Among the trailblazers for this style of course was Birmingham University, which started its Public Service MBA in 1990. At the helm since its inception is Professor John Raine, who sees the essence of this type of Masters course in its concentration on outcomes rather than output - the focus of most conventional MBAs.

"We've passed the phase in public service where the concentration was just on service delivery," he says. "Public management today operates at a different level. For example, a police force is not just concerned about numbers of police officers on patrol, but also about public reassurance and building confidence in the community."

Birmingham has about 80 students a year on its course, split into full-timers, mainly from overseas, and part-timers, mainly UK-based. The part-time course is spread over two years and students come from diverse backgrounds, with large concentrations from police forces, health and housing departments and the civil service.

One recent graduate is Nadhia Hussain, an area manager with the Yorkshire Metropolitan Housing Association. Her place was 50 per cent funded by a bursary from the Housing Corporation, keen to enhance the qualifications, particularly of ethnic minority women, in the housing sector. Hussain is in no doubt that she has benefited from the course. "I feel more confident in decision-making, and better equipped to move on to the next level of management."

One current Birmingham student is Jan Stoll, an assistant director at the West Midlands office of NCH, the national children's charity. She's enjoyed the range of topics covered and the chance to build relationships and exchange views with senior figures from other public service. "I have really enjoyed the return to study," says Stoll. "It's given me the chance to research and reflect in more detail than I would normally have time for. I can analyse what I am doing in my job, away from the day-to-day pressures of actually doing it."

Another of the leading programmes is the MPA at Warwick University's Business School, which has been running for four years. It is a part-time course spread over three years, during which time 13 weeks are spent on campus. Entry requirements are a 2.1 first degree and at least four years' work in the public sector.

Past and present students include large numbers from Whitehall departments and local government, numerous health service officers, including two NHS Trust chief executives, sundry representatives from the police, fire, and prisons services, and several students from abroad.

The academic director, Professor John Benington, has identified a fundamental difference in approach among his students compared to "normal" MBA recruits. "While most MBA students are primarily moved by career progression, MPAs really come to try to make sense of the world and improve their skills. Any lift they get in career terms is a by-product."

The breadth of the course is illustrated by the diversity of lecturers, with leading outside speakers enhancing Warwick-based staff from within the business school and from the economics, law, politics and philosophy departments.

And there's a strong international dimension. Among the optional modules are study trips of one or two weeks to Brussels, Washington and Harvard, and Johannesburg and Cape Town. "A constant theme on the course is that we think intellectually and practically," says Benington. "At least a third of the time is spent on practical problem solving in real public service situations."
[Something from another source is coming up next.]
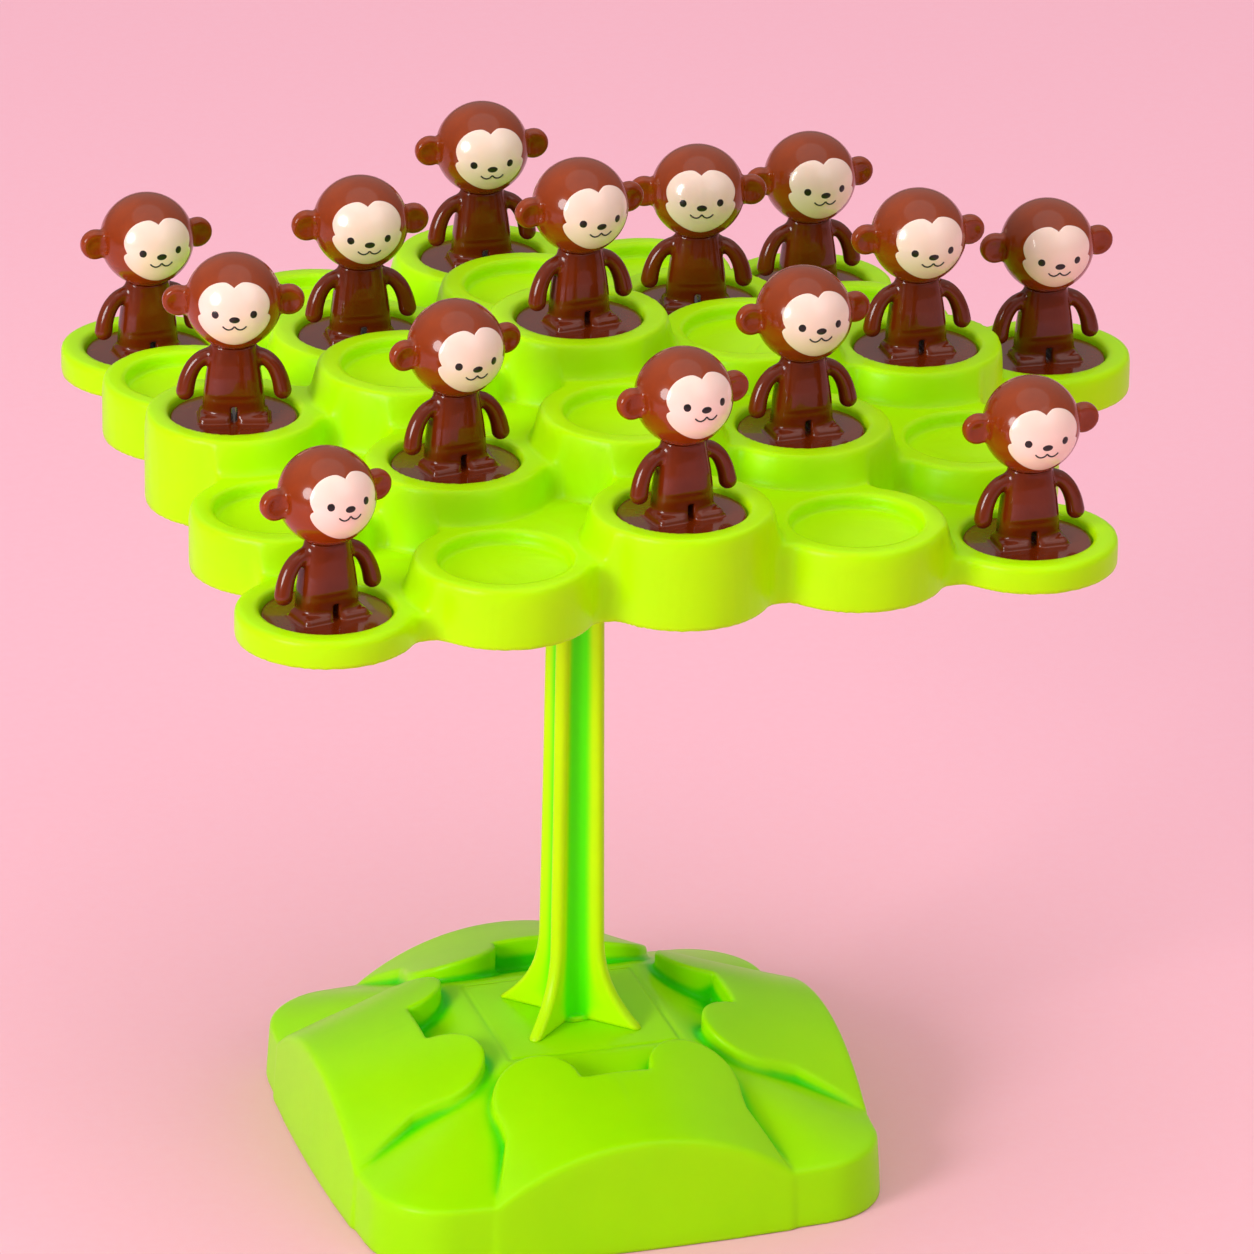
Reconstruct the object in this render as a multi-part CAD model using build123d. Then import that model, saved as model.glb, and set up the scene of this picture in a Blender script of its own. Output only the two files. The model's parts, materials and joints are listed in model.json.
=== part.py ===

And, in common with most programmes where senior executives rub shoulders outside their different workplaces, Warwick's MPA cultivates masses of shared learning through exchange of experience.
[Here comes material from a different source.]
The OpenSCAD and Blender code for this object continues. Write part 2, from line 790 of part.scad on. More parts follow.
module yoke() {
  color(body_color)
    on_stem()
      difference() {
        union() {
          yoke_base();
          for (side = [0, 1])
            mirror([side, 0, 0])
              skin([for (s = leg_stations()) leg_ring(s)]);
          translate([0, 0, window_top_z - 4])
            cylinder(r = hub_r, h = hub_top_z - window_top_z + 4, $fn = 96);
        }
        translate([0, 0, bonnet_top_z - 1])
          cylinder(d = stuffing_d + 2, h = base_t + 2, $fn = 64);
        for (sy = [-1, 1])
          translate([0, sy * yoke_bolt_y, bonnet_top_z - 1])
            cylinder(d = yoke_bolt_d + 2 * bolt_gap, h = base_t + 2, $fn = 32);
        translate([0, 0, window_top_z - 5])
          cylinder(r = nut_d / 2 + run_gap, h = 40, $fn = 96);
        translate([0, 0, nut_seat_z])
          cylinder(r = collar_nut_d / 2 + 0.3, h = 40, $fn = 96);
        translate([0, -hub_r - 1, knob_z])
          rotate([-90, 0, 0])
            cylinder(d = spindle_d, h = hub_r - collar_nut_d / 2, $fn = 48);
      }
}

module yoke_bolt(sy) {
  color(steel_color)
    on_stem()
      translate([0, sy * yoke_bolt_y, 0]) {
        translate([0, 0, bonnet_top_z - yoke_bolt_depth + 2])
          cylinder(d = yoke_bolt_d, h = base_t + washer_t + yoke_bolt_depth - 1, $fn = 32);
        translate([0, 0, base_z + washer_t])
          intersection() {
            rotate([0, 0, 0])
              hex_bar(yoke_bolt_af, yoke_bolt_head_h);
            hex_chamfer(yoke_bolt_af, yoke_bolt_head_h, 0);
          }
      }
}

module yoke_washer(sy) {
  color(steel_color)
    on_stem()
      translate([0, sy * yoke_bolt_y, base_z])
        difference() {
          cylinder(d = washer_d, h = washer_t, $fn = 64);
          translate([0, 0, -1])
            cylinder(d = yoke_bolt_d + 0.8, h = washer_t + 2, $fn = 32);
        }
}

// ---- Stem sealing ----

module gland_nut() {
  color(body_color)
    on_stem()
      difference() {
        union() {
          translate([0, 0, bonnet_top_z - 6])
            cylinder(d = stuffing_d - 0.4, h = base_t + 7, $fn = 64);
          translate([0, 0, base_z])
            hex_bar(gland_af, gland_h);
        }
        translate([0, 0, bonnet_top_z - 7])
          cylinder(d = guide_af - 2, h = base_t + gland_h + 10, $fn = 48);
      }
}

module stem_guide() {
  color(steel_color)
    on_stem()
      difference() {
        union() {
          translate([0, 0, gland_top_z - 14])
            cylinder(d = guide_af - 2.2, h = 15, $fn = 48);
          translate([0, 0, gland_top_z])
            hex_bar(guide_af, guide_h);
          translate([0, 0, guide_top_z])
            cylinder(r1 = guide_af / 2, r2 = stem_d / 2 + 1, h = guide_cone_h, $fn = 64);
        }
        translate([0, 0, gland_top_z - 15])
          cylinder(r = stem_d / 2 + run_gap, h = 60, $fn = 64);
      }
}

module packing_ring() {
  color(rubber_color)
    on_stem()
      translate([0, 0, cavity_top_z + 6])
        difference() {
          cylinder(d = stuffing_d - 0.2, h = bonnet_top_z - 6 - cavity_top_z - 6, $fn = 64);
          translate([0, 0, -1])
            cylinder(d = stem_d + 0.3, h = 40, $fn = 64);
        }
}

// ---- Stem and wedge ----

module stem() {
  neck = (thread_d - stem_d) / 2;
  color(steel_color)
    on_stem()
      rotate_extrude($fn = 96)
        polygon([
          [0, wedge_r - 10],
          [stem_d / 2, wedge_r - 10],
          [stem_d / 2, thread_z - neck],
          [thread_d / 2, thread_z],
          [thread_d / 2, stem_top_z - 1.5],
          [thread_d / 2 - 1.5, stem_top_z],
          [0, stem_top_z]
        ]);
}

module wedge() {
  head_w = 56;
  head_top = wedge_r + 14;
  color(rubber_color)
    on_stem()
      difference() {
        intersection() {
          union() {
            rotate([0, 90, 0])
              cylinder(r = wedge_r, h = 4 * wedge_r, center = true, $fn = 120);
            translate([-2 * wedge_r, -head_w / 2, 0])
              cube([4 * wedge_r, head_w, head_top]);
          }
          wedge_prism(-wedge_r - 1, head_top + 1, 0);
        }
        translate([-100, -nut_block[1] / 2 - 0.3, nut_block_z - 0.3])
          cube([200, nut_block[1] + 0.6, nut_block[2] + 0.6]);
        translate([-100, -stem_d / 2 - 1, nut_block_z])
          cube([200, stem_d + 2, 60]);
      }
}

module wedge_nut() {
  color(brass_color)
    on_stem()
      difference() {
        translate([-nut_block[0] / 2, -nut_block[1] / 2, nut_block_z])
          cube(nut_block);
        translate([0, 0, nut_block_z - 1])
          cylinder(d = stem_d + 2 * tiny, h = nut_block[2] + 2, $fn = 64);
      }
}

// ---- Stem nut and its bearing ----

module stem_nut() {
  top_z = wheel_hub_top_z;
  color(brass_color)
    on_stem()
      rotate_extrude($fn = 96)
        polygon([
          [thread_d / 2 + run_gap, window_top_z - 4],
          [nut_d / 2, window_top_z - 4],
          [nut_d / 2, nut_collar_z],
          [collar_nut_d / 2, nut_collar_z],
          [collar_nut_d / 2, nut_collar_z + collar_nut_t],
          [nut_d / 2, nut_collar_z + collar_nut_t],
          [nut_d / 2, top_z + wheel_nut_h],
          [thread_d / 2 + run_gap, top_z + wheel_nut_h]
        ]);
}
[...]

Daniel Goodwin, a senior officer for Wealden District Council in East Sussex, who's about to graduate with distinction from the Warwick course, provides testament to that quality. "My colleagues on the course were some of the brightest and most engaging people I have met," he says. "It would have been impossible not to learn masses from them."
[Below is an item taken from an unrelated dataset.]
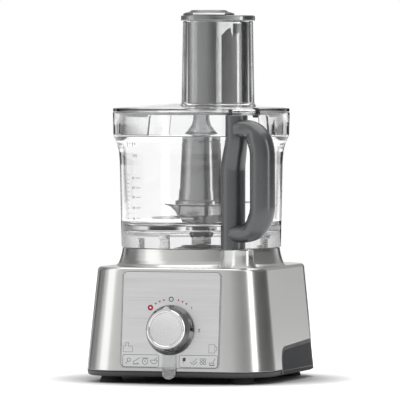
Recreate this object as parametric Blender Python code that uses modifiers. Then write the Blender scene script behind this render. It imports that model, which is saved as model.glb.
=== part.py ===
"""Compact food processor with a clear bowl, built as an assembly of separate pieces.

Every size in this file is in millimetres, and the helpers build in metres.
X points right as seen from the front, Y to the back and Z up.
The origin is on the spindle axis, at the level that the feet stand on.
Directions round the axis are angles from the front, growing towards the right.
"""

import math

import bmesh
import bpy
from mathutils import Matrix, Vector

MM = 0.001
GAP = 0.3  # clearance between pieces that touch or run together

# Base: half width, depth to the front and to the rear, and front and rear corner radius.
FOOT_HEIGHT = 7.5
HOUSING_BOTTOM = 13.8
DECK = 125.5
PLAN_BOTTOM = (107.0, 118.5, 130.0, 48.0, 61.0)
PLAN_DECK = (95.5, 107.5, 119.0, 42.0, 49.0)
HOUSING_WALL = 2.5
COLLAR_TOP = 145.2
COLLAR_RADIUS = 86.5
BOSS_TOP = 152.0
FRONT_TILT = math.atan2(PLAN_BOTTOM[1] - PLAN_DECK[1], DECK - HOUSING_BOTTOM)
FOOT_X, FOOT_Y = 74.5, 91.0
SCREW_PLACES = ((-88.0, -70.0), (88.0, -70.0), (-84.0, 60.0), (84.0, 60.0))
VENTS, VENT_START, VENT_PITCH = 7, -14.0, 8.0
GLAND_X, GLAND_Z = -31.0, 26.0
LUG_ANGLE = -13.0
LUG_HALF_WIDTH = 5.5
LUG_REACH = (76.5, 80.0, 83.0)
REAR_SKIRT_INSET = 1.2
# Side outline of the dark rear skirt: depth and height of its corners.
REAR_SKIRT_EDGE = ((-50.0, 4.0), (-47.0, 27.0), (-42.0, 35.0), (-34.0, 38.5), (145.0, 46.0), (145.0, 4.0))

# Control panel and dial, on the sloping front.
PANEL_HALF_WIDTH = 55.8
PANEL_Z = (17.0, 122.0)
PANEL_CORNER = 6.0
PANEL_THICKNESS = 1.2
LENS_HALF_WIDTH = 7.6
LENS_TOP = 17.8
DIAL_Z = 58.5
DIAL_RADIUS = 27.2
DIAL_HEIGHT = 18.3
DIAL_FACE_RADIUS = 17.8

# Drive train.
MOTOR_Y = 68.0
STACK_Z = (48.0, 84.0)
STACK_HALF = 36.0
ARMATURE_RADIUS = 22.0
BELT_Z = (24.5, 32.5)
DRIVEN_PULLEY_RADIUS = 33.0
MOTOR_PULLEY_RADIUS = 8.25
BELT_THICKNESS = 1.8
RIM = 1.8  # how far each pulley's rims stand out of its groove
FAN_BLADES = 6
BOLT_X = 33.0
MOTOR_SHAFT_RADIUS = 4.0
BUSH_RADIUS = 8.0
SPINDLE_RADIUS = 6.0

# Bowl.
BOWL_BOTTOM = 145.5
BOWL_FLOOR = 169.7
BOWL_LEDGE = 267.2
BOWL_RIM = 293.5
BOWL_RADIUS = 87.8
COLLAR_OUTER = 97.5
COLLAR_INNER = 94.3
TUBE_TOP = 243.0
SHAFT_TOP = 260.0

# Knife.
BLADE_UPPER_Z, BLADE_LOWER_Z = 193.2, 178.0
BLADE_THICKNESS = 1.6

# Handle: the spine stands against the bowl, and the grip stands off it to the right.
SPINE_ANGLE = 38.5
SPINE_RADIUS = 13.4
SPINE_SHARE_AT_TOP = 0.9  # of the radius
SPINE_LOW = 94.0
SPINE_HIGH = 104.0
SPINE_TOP = 289.5
GRIP_PLACE = (98.4, -96.2)
GRIP_RADIUS = 13.6
GRIP_ARMS_Z = (162.5, 276.3)
GRIP_BEND = 30.0

# Interlock: the lid's tab holds the rod down, and the rod holds the plunger down.
ROD_DISTANCE = 102.0
ROD_RADIUS = 2.5
ROD_Z = (141.5, 290.0)
PLUNGER_RADIUS = 2.2
PLUNGER_Z = (105.0, 141.0)
SPRING_Z = (105.6, 113.0)
SPRING_RADIUS = 3.9
SPRING_WIRE = 0.5
SPRING_TURNS, SPRING_POINTS = 4, 10

# Lid, feed tube and pushers.
LID_RADIUS = 97.2
LID_Z = (294.0, 297.8)
LID_CROWN = 303.8
SKIRT_RADIUS = (88.0, 90.5)
SKIRT_BOTTOM = 268.5
WINDOW_FRONT = (-22.0, 70.0)
WINDOW_REAR = (150.0, 220.0)
TAB_ANGLES = (34.6, 52.0)
FEED_ANGLE = 41.0
FEED_DISTANCE = 45.0
FEED_HALF_LENGTH = 13.0
FEED_RADIUS = (28.0, 26.5)
FEED_WALL = 2.5
FEED_TOP = 392.9
PUSHER_RADIUS = 22.0
PUSHER_BOTTOM = 304.0
FLANGE_Z = (393.3, 399.3)
FLANGE_RADIUS = 28.6
PUSHER_WALL = 2.4
# Corners of the large pusher's front face: along the feed tube's width, and out.
PUSHER_FACETS = ((4.5, 21.5), (4.1, 22.0), (-6.0, 20.4), (-6.0, 22.0))
# The recess under the flange, as distances along the feed tube's width and heights.
PUSHER_RECESS = ((-8.0, 376.2), (3.4, 385.3), (5.3, 376.1), (13.8, 380.6), (17.6, 392.6), (-8.0, 392.6))
SMALL_PUSHER_RADIUS = 14.8
SMALL_PUSHER_ALONG = -17.5
CAP_RADIUS = 28.0
CAP_ALONG = -11.0
TOP = 405.0

ROUND = 24  # sides of a middle-sized round piece
WIDE = 40  # sides of a piece as wide as the bowl


# ---------------------------------------------------------------- helpers


def clear_scene():
    for thing in list(bpy.data.objects):
        bpy.data.objects.remove(thing)


def collection(name):
    made = bpy.data.collections.new(name)
    bpy.context.scene.collection.children.link(made)
    return made


def material(name, colour, roughness, metallic=0.0, transmission=0.0):
    made = bpy.data.materials.new(name)
    made.use_nodes = True
    shader = made.node_tree.nodes["Principled BSDF"]
    shader.inputs["Base Color"].default_value = (*colour, 1.0)
    shader.inputs["Roughness"].default_value = roughness
    shader.inputs["Metallic"].default_value = metallic
    shader.inputs["Transmission Weight"].default_value = transmission
    return made


def place(angle, distance):
    """The plan point this far from the axis, in this direction from the front."""
    turn = math.radians(angle)
    return Vector((distance * math.sin(turn), -distance * math.cos(turn)))


def put(name, mesh, paint, matrix=None):
    """A named node made of this mesh, which is in metres."""
    node = bpy.data.objects.new(name, mesh)
    node.matrix_world = matrix or Matrix.Identity(4)
    mesh.materials.clear()
    mesh.materials.append(paint)
    if mesh.polygons:
        mesh.shade_smooth()
        mesh.set_sharp_from_angle(angle=math.radians(35))
    PARTS.objects.link(node)
    return node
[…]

Irwin Turbitt, formerly a senior police officer in Northern Ireland, valued the way the course was academically stretching, and how it constantly linked theory and practice. Specifically, he applied the theory of adaptive leadership to his role as operational police commander for the notoriously volatile Drumcree march in Portadown, with dramatic success.

"Over two years, working with all parties, and commanding 3,000 police and soldiers, we reached a situation where there was no trouble at all," he says. "It had been at least 20 years since this was the case." And it would be difficult for any MPA course to find a more striking real-life endorsement of the implementation of academic theory than that.